I loved it for a week. And then, of course, it died.
It seems I am not the only person who suffers from lilac lust. I confessed my condition to my sister-in-law this past weekend and she immediately admitted to harbouring similar thoughts as she drives through the streets of well-heeled Oakville.
We’ve now led her daughter down the garden path. After overhearing our conversation, she left the house for a while, then returned as if from a recognizance mission. “I spotted some lilacs I think you could pick,” she told us. And we all wondered if they belonged to anyone who would notice if they went missing.
Were I still living in New Brunswick, the thought of stealing lilacs would not be an issue for me. I had a variety of bushes planted around my house in Riverview and I could pick as many blooms as I wanted every day of lilac season.

My favourite blooms came from a fat old broad of a bush, who’d likely lived longer on the property than any of its human residents. She must have been more than 100 years old.
Over the years, my neighbour started a row of the old broad’s offspring along our property line. A lilac hedge will eventually span the distance between the houses, a much friendlier boundary line than a fence.
I planted an elegant French lady of a lilac against the gardening shed. Following the fashion sense of Paris, she never overdid herself, offering only a few blooms each season, but what blooms they were. Each deep purple petal was etched in white piping. And her perfume was to die for.
A late blooming Japanese lilac at the front of the house kept the season going for me well into summer, but had neither the scent nor the beauty of her early spring cousins. Still, she satisfied my addiction until the poppies and peonies arrived and distracted me.

I am fully aware that my current waywardness must cease. It is a good thing that the blossoms have started to turn brown around the edges, their sweet scent fading. A lilac bush without its blooms seems more like a weed. (Thankfully my addiction does not extend to actual contraband plants.)
I think I satisfied my cravings one evening this week when I took a stroll through the park near my Toronto home. I spent an hour nosing about a lilac bush that grows there, capturing the blooms on my camera, fingering the petals, breathing in her sweet perfume.

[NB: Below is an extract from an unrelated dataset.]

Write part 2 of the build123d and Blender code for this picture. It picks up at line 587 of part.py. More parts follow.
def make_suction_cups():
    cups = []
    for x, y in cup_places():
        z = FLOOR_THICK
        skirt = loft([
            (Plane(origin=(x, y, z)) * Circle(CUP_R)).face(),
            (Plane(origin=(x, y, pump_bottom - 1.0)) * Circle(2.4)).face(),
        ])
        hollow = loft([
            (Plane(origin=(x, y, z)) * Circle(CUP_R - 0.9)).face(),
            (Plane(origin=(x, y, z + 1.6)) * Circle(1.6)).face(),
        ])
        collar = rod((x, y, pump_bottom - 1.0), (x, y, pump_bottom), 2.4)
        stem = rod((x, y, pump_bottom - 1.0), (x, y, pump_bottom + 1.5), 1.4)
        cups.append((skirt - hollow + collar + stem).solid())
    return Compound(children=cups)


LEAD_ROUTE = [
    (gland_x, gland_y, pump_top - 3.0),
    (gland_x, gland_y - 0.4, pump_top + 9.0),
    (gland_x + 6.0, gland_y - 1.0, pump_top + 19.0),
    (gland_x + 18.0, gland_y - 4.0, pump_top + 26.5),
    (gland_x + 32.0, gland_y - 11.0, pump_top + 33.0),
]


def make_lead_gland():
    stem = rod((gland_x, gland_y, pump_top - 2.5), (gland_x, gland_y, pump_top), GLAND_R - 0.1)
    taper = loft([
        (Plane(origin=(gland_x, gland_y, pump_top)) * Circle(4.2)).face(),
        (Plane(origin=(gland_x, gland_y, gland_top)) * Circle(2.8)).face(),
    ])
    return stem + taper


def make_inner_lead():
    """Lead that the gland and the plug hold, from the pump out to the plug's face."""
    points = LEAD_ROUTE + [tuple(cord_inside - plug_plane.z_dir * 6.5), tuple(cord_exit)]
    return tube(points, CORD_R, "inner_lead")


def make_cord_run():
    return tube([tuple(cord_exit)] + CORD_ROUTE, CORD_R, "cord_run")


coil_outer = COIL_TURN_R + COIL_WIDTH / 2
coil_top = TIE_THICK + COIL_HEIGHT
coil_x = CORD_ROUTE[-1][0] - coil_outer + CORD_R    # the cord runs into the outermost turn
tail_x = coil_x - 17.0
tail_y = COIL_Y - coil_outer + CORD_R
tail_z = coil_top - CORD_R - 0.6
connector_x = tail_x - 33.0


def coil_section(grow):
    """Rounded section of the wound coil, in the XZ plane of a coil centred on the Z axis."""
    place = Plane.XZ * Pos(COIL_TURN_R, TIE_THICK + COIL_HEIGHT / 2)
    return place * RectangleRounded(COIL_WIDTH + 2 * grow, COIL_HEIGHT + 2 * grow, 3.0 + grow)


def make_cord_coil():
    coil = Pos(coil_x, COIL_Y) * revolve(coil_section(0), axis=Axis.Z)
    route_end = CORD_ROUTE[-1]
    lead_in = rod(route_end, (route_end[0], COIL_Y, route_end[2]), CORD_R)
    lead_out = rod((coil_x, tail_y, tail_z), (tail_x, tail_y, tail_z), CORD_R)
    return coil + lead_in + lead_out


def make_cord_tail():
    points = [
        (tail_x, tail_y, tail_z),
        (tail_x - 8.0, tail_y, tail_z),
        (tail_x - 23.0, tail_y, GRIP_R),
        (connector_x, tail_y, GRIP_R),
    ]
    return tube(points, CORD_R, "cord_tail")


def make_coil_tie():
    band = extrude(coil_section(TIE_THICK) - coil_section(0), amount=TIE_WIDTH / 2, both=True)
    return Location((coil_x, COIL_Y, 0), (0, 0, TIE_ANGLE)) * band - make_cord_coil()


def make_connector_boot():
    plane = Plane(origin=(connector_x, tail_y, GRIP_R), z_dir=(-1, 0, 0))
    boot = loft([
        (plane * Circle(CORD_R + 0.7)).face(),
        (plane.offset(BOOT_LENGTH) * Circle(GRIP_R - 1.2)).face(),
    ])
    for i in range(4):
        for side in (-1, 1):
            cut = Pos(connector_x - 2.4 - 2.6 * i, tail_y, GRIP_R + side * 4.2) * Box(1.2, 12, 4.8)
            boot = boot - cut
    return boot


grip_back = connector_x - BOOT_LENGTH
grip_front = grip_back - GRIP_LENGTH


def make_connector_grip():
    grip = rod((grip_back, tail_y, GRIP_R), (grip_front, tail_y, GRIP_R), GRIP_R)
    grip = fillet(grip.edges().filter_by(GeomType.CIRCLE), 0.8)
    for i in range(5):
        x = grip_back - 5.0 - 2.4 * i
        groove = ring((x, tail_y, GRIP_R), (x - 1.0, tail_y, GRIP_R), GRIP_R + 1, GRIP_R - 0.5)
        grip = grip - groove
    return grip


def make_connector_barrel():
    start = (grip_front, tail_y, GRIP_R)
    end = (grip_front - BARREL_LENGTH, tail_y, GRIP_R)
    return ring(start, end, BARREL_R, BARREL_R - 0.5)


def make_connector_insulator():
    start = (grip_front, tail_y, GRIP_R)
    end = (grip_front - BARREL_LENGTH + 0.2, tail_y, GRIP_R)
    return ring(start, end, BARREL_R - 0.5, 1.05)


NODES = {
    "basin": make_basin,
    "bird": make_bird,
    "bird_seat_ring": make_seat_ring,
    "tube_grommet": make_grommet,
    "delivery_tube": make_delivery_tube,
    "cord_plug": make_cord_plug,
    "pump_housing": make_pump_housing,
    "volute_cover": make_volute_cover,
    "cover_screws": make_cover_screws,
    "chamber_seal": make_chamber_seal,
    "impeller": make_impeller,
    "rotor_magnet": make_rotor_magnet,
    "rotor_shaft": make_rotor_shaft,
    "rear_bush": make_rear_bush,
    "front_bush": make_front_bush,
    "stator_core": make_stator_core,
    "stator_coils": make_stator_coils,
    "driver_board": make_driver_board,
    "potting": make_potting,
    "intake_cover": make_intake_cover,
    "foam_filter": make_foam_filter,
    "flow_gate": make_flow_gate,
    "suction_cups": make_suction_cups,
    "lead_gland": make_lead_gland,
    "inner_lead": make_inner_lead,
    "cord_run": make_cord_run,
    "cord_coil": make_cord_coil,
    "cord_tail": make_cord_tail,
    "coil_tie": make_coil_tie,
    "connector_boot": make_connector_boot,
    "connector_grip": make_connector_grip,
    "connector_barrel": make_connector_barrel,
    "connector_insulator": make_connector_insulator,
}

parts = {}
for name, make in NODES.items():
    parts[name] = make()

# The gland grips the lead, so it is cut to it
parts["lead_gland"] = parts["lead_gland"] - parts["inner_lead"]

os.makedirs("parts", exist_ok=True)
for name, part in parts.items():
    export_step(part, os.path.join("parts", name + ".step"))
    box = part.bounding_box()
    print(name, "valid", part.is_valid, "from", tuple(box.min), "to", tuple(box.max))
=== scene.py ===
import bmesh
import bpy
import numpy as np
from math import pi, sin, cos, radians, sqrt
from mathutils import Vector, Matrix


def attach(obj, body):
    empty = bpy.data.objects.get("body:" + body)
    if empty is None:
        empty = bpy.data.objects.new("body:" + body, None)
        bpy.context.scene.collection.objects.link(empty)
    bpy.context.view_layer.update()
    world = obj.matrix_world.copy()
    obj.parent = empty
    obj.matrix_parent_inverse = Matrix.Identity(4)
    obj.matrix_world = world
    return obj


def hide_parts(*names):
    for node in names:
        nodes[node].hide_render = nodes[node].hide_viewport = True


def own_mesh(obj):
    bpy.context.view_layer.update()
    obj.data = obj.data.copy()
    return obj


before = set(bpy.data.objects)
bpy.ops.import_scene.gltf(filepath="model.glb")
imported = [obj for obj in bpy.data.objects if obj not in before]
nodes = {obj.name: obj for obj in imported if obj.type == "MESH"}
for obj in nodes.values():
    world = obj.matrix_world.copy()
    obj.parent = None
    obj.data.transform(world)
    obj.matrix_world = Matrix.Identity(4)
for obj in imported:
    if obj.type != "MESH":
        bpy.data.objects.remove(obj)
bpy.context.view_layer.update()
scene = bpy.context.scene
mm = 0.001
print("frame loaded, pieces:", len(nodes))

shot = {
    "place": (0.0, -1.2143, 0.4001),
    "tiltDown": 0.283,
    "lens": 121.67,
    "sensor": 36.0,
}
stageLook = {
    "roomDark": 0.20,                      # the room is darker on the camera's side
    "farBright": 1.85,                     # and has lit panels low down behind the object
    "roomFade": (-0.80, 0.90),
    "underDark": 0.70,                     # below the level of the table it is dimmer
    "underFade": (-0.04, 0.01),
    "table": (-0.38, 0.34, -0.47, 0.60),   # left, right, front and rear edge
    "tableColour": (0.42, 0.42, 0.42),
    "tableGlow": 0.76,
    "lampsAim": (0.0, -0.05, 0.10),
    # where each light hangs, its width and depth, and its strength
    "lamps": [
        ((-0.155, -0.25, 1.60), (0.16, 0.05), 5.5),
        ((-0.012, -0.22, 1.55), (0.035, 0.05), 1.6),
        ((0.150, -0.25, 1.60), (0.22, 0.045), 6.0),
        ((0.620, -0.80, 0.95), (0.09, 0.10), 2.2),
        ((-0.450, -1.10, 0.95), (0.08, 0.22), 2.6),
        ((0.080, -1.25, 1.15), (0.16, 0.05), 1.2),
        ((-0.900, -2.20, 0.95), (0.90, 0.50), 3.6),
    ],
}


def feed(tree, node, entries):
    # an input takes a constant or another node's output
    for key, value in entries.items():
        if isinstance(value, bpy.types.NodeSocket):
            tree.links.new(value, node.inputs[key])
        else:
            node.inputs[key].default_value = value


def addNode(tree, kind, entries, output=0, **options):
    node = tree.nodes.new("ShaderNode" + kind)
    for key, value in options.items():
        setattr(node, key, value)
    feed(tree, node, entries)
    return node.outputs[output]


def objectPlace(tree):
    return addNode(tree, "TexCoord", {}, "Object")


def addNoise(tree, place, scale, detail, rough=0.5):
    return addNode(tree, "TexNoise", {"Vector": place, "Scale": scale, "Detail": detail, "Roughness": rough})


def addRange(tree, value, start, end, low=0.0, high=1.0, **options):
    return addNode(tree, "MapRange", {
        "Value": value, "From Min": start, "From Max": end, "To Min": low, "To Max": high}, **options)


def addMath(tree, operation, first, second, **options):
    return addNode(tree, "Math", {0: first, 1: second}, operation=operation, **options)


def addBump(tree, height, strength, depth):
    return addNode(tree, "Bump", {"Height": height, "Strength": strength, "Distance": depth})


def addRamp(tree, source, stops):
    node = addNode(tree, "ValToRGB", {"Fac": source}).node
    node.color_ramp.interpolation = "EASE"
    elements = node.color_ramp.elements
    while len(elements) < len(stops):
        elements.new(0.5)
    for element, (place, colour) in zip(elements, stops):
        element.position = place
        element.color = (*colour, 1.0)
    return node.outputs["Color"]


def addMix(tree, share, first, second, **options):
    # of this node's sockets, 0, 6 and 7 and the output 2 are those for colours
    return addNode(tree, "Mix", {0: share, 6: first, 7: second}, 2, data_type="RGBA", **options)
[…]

Visiting a bush is not quite like having a big jug of lilacs in my living room. But it will have to do. As much as I love lilacs, I’ve no time for a life of crime.
Lynda MacGibbon is a transplanted Maritimer living in Toronto. Her column appears each Friday in the Moncton Times & Transcript. Contact her at lmacgibbon@gmail.com and follower her on Twitter @lyndamacgibbon
My favorite time of year as a child in Montreal was when the lilacs bloomed 🙂
We have lilacs all around the school here and the staff picks them freely. There are also several bushes in front of our apartment and I often see people plucking them.
I enjoyed feeling your emotions of longing, as these remind me of home where I have a huge bush, more like a tree.
I too love lilacs. Wish you were close enough to give you a shoot for your balcony garden. Ours are spreading and overtaking the walkway! But they are not yet in bloom, so come “home” and enjoy lilacs again this season.
Dreaming of jugs of lilacs in my house!
Let’s plant a bush out by the rhubarb. 🙂
I wish you were my neighbor. You could knock on my door and I would be happy to let you cut some blossoms.
Why thanks! I’m feeling the neighbourliness right here in the blogosphere!
I’ve just taken a walk through your amazing gardens, Karen at backroadjournal. I shall be back to visit often!
It was nice to have you stop by…thank you.
Beautiful pictures…lilacs are one of my favourite flowers…next to roses!